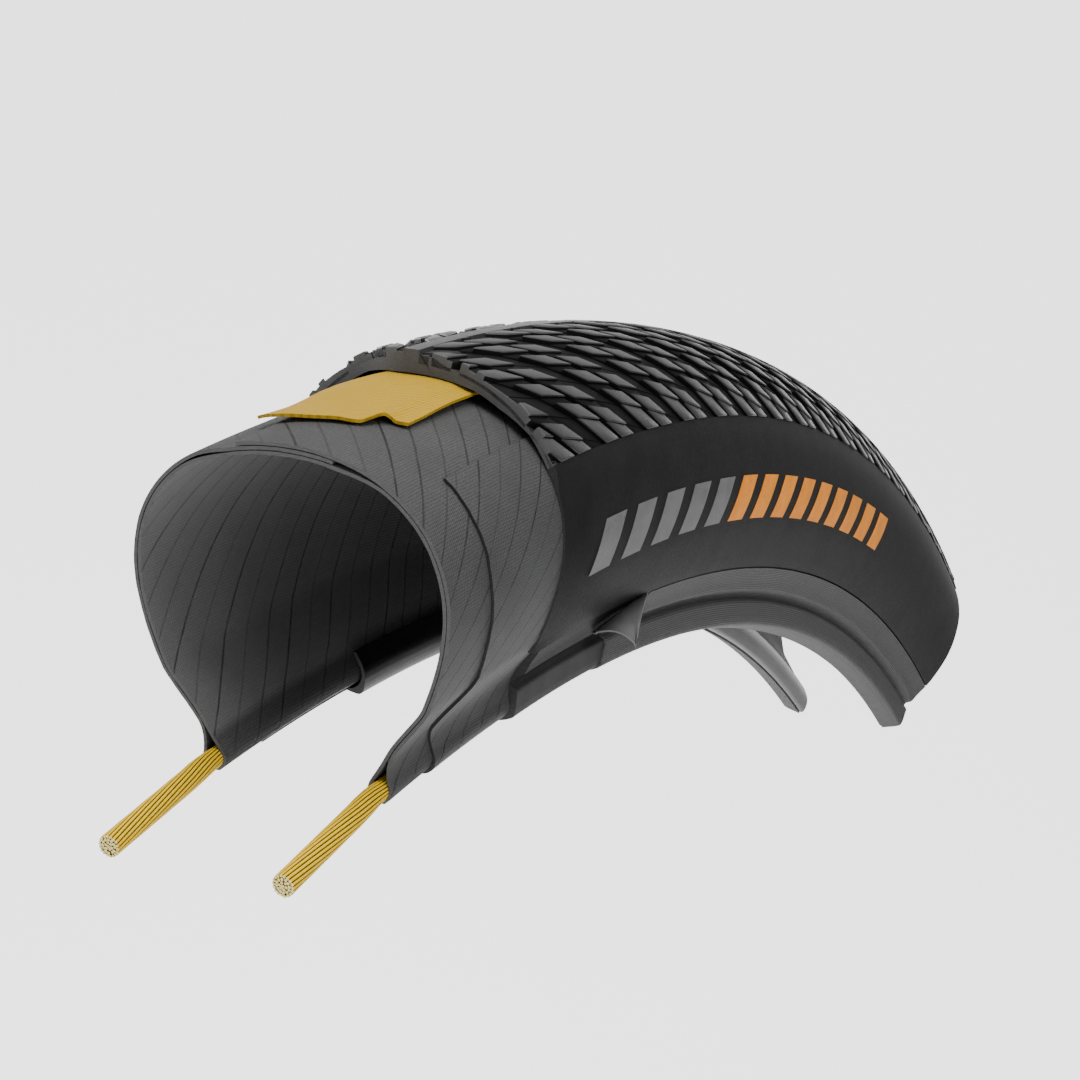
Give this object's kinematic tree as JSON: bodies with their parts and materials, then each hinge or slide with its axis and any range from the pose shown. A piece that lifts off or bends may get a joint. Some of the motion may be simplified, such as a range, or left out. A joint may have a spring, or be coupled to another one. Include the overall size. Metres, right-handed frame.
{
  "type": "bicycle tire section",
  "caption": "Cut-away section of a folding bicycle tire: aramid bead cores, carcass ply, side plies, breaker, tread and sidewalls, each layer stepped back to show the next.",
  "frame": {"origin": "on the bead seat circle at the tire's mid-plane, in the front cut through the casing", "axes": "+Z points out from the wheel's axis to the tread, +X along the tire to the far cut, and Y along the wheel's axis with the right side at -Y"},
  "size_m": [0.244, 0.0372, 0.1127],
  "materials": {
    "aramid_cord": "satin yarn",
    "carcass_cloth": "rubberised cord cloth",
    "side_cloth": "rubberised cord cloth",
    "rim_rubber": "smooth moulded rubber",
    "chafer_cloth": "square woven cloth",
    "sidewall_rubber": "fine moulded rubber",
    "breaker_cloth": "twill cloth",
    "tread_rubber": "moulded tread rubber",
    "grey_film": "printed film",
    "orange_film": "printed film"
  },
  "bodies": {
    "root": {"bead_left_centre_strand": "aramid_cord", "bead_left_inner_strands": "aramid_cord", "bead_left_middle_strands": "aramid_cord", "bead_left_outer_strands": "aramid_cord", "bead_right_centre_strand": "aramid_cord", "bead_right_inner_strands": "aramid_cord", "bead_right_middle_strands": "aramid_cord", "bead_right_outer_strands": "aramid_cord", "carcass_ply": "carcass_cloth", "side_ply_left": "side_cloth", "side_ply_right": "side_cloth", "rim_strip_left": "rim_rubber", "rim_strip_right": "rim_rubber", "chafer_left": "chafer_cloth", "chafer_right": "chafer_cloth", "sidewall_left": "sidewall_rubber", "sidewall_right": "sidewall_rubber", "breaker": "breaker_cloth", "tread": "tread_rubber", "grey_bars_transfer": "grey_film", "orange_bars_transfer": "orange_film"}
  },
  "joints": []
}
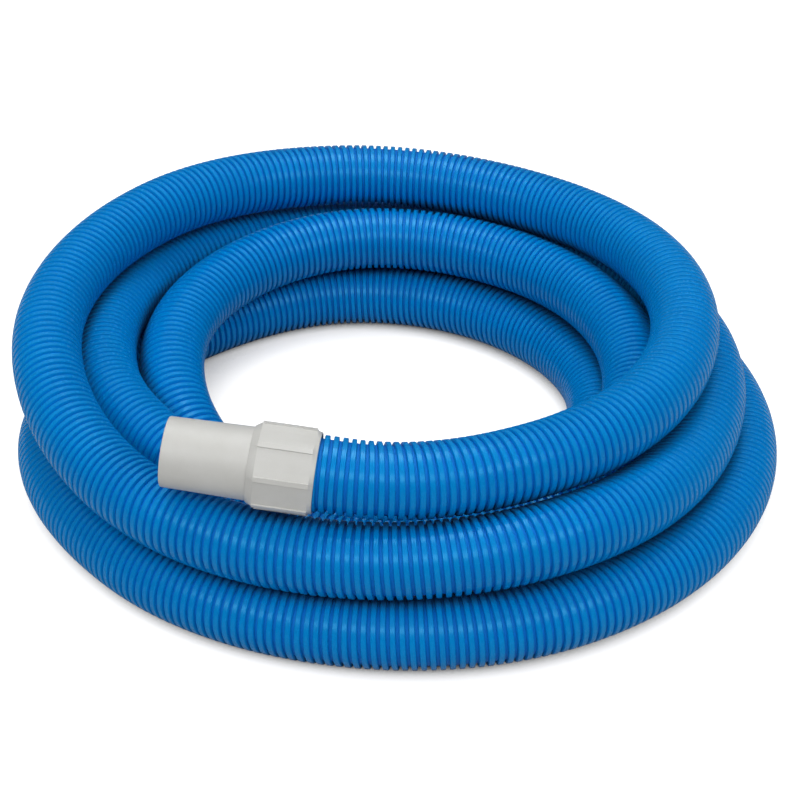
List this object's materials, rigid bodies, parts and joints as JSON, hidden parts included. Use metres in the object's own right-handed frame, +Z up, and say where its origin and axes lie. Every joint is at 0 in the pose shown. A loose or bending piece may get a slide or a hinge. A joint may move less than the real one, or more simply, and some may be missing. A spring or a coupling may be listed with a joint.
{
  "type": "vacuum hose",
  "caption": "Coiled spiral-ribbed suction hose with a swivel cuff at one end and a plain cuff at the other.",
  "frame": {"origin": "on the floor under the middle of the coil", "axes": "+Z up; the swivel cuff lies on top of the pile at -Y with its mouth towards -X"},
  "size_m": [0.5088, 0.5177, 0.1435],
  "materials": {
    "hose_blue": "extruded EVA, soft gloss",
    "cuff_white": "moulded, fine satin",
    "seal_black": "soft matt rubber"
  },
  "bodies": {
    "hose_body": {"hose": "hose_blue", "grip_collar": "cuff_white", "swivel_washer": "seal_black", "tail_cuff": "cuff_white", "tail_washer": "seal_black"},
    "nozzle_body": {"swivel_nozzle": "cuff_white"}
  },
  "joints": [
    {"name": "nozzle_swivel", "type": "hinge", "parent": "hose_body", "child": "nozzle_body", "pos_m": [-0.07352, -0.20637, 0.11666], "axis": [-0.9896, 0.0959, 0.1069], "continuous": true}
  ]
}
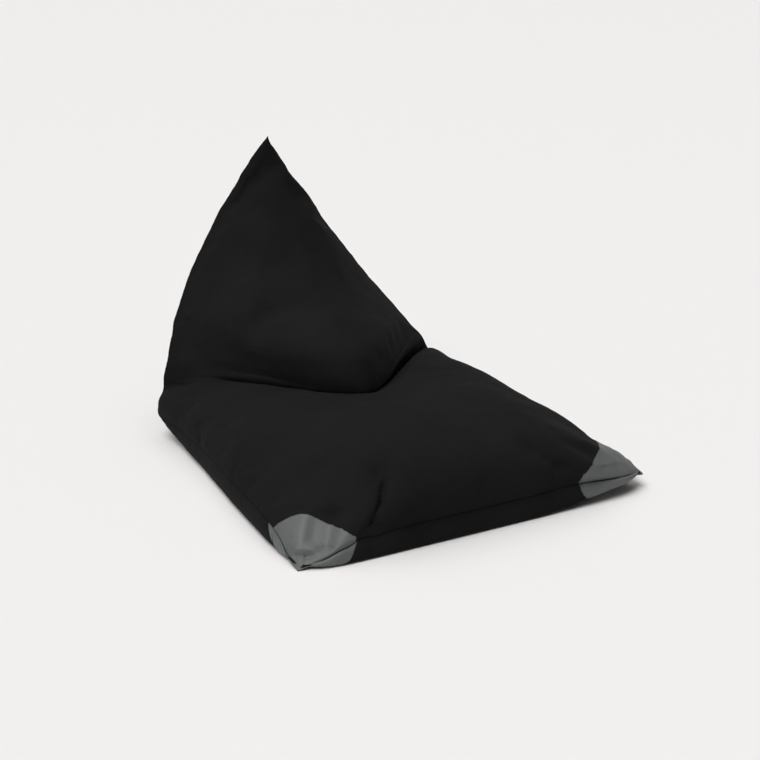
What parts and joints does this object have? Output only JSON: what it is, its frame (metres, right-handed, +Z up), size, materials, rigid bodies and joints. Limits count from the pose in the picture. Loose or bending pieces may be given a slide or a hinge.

* * * * *

*YOUR INSTRUCTIONS*.
Repeat each record exactly. Omit nothing.

*PROBLEM SOLUTION*.
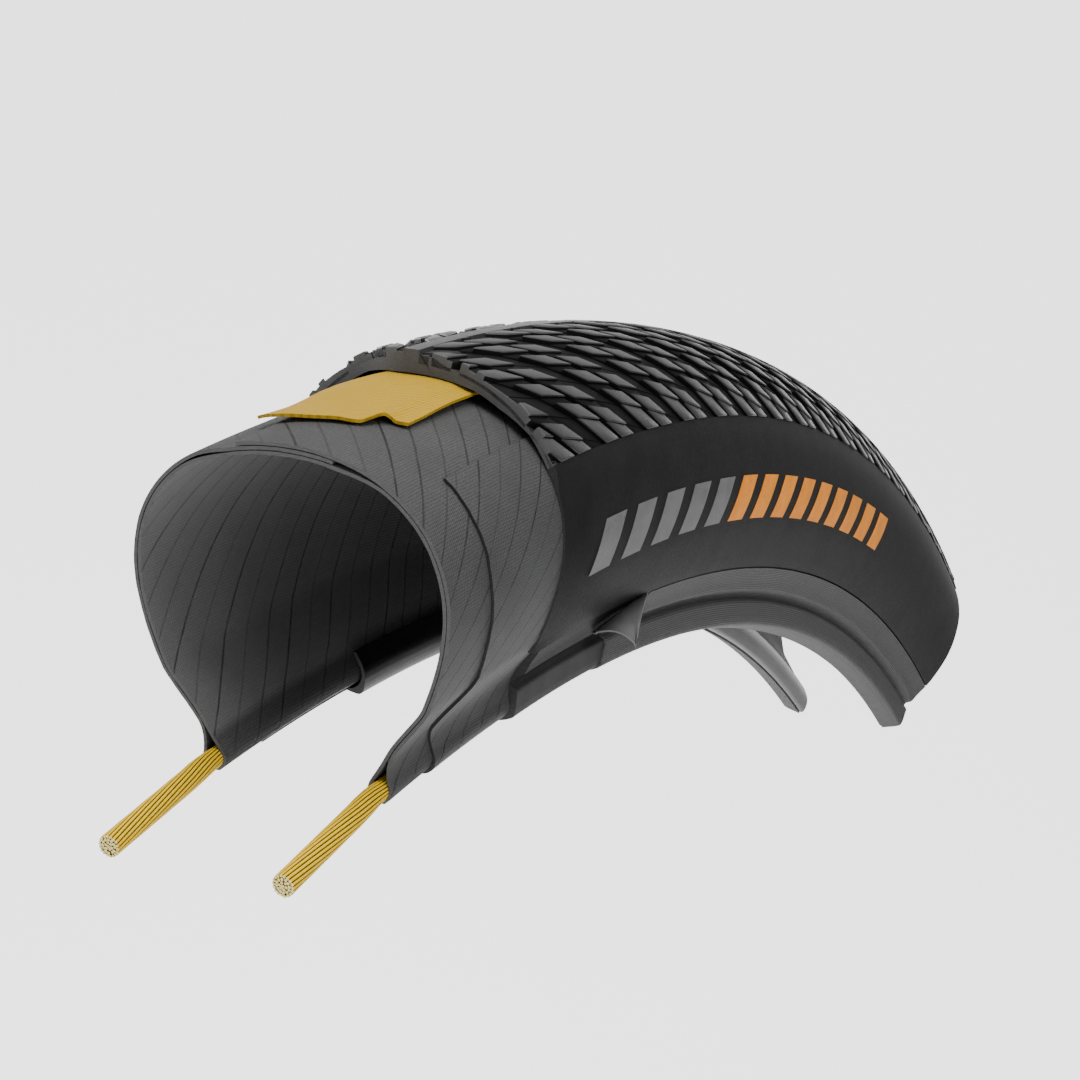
Give this object's kinematic tree as JSON: bodies with their parts and materials, then each hinge or slide with its axis and any range from the pose shown. A piece that lifts off or bends may get a joint. Some of the motion may be simplified, such as a range, or left out. A joint may have a spring, or be coupled to another one. Include the overall size. Metres, right-handed frame.
{
  "type": "bicycle tire section",
  "caption": "Cut-away section of a folding bicycle tire: aramid bead cores, carcass ply, side plies, breaker, tread and sidewalls, each layer stepped back to show the next.",
  "frame": {"origin": "on the bead seat circle at the tire's mid-plane, in the front cut through the casing", "axes": "+Z points out from the wheel's axis to the tread, +X along the tire to the far cut, and Y along the wheel's axis with the right side at -Y"},
  "size_m": [0.244, 0.0372, 0.1127],
  "materials": {
    "aramid_cord": "satin yarn",
    "carcass_cloth": "rubberised cord cloth",
    "side_cloth": "rubberised cord cloth",
    "rim_rubber": "smooth moulded rubber",
    "chafer_cloth": "square woven cloth",
    "sidewall_rubber": "fine moulded rubber",
    "breaker_cloth": "twill cloth",
    "tread_rubber": "moulded tread rubber",
    "grey_film": "printed film",
    "orange_film": "printed film"
  },
  "bodies": {
    "root": {"bead_left_centre_strand": "aramid_cord", "bead_left_inner_strands": "aramid_cord", "bead_left_middle_strands": "aramid_cord", "bead_left_outer_strands": "aramid_cord", "bead_right_centre_strand": "aramid_cord", "bead_right_inner_strands": "aramid_cord", "bead_right_middle_strands": "aramid_cord", "bead_right_outer_strands": "aramid_cord", "carcass_ply": "carcass_cloth", "side_ply_left": "side_cloth", "side_ply_right": "side_cloth", "rim_strip_left": "rim_rubber", "rim_strip_right": "rim_rubber", "chafer_left": "chafer_cloth", "chafer_right": "chafer_cloth", "sidewall_left": "sidewall_rubber", "sidewall_right": "sidewall_rubber", "breaker": "breaker_cloth", "tread": "tread_rubber", "grey_bars_transfer": "grey_film", "orange_bars_transfer": "orange_film"}
  },
  "joints": []
}
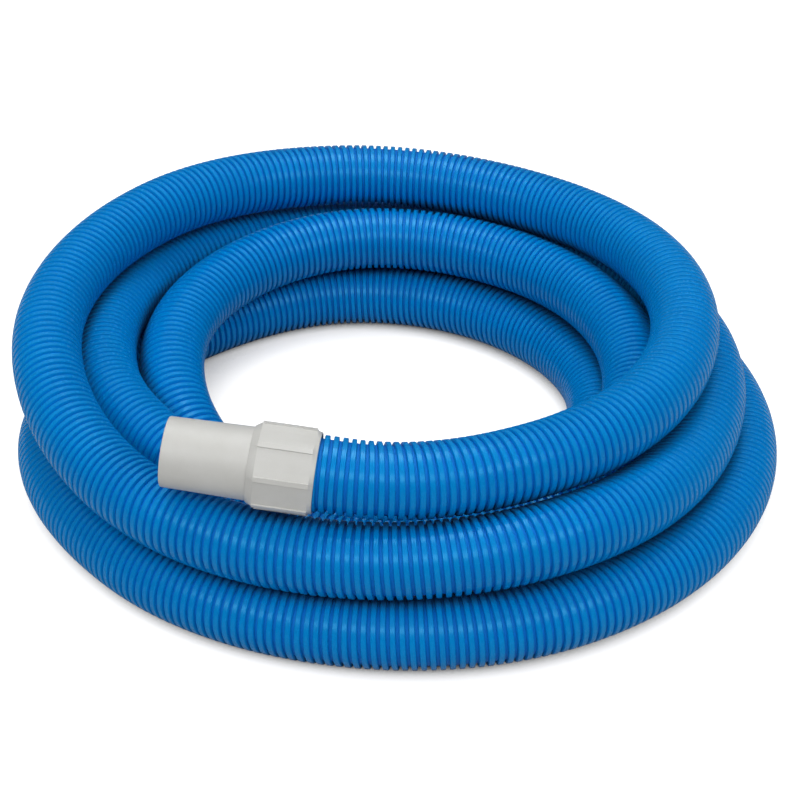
List this object's materials, rigid bodies, parts and joints as JSON, hidden parts included. Use metres in the object's own right-handed frame, +Z up, and say where its origin and axes lie. Every joint is at 0 in the pose shown. A loose or bending piece may get a slide or a hinge. A joint may move less than the real one, or more simply, and some may be missing. A spring or a coupling may be listed with a joint.
{
  "type": "vacuum hose",
  "caption": "Coiled spiral-ribbed suction hose with a swivel cuff at one end and a plain cuff at the other.",
  "frame": {"origin": "on the floor under the middle of the coil", "axes": "+Z up; the swivel cuff lies on top of the pile at -Y with its mouth towards -X"},
  "size_m": [0.5088, 0.5177, 0.1435],
  "materials": {
    "hose_blue": "extruded EVA, soft gloss",
    "cuff_white": "moulded, fine satin",
    "seal_black": "soft matt rubber"
  },
  "bodies": {
    "hose_body": {"hose": "hose_blue", "grip_collar": "cuff_white", "swivel_washer": "seal_black", "tail_cuff": "cuff_white", "tail_washer": "seal_black"},
    "nozzle_body": {"swivel_nozzle": "cuff_white"}
  },
  "joints": [
    {"name": "nozzle_swivel", "type": "hinge", "parent": "hose_body", "child": "nozzle_body", "pos_m": [-0.07352, -0.20637, 0.11666], "axis": [-0.9896, 0.0959, 0.1069], "continuous": true}
  ]
}
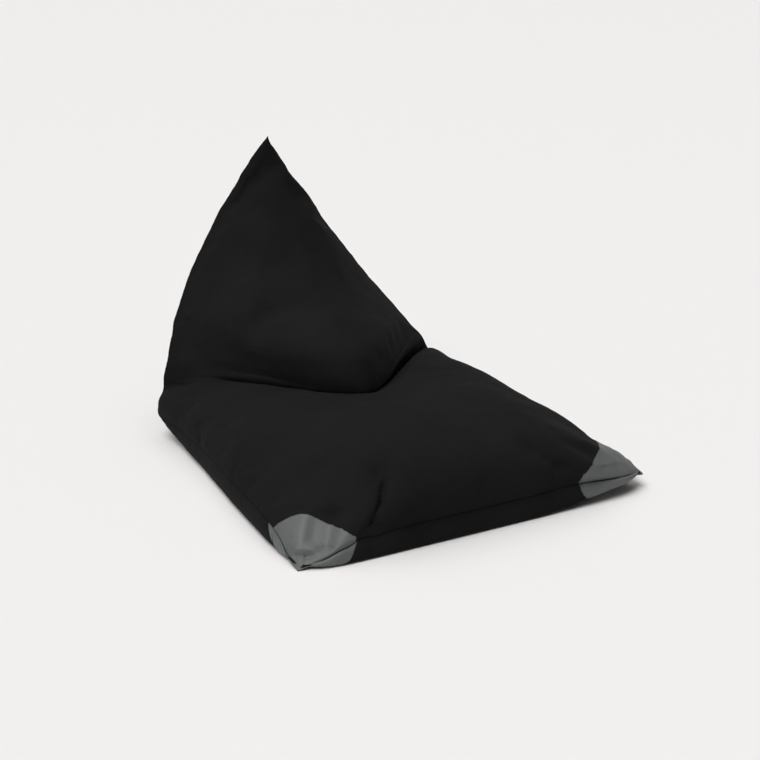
What parts and joints does this object have? Output only JSON: what it is, its frame (metres, right-handed, +Z up), size, materials, rigid bodies and joints. Limits count from the pose in the picture. Loose or bending pieces may be given a slide or a hinge.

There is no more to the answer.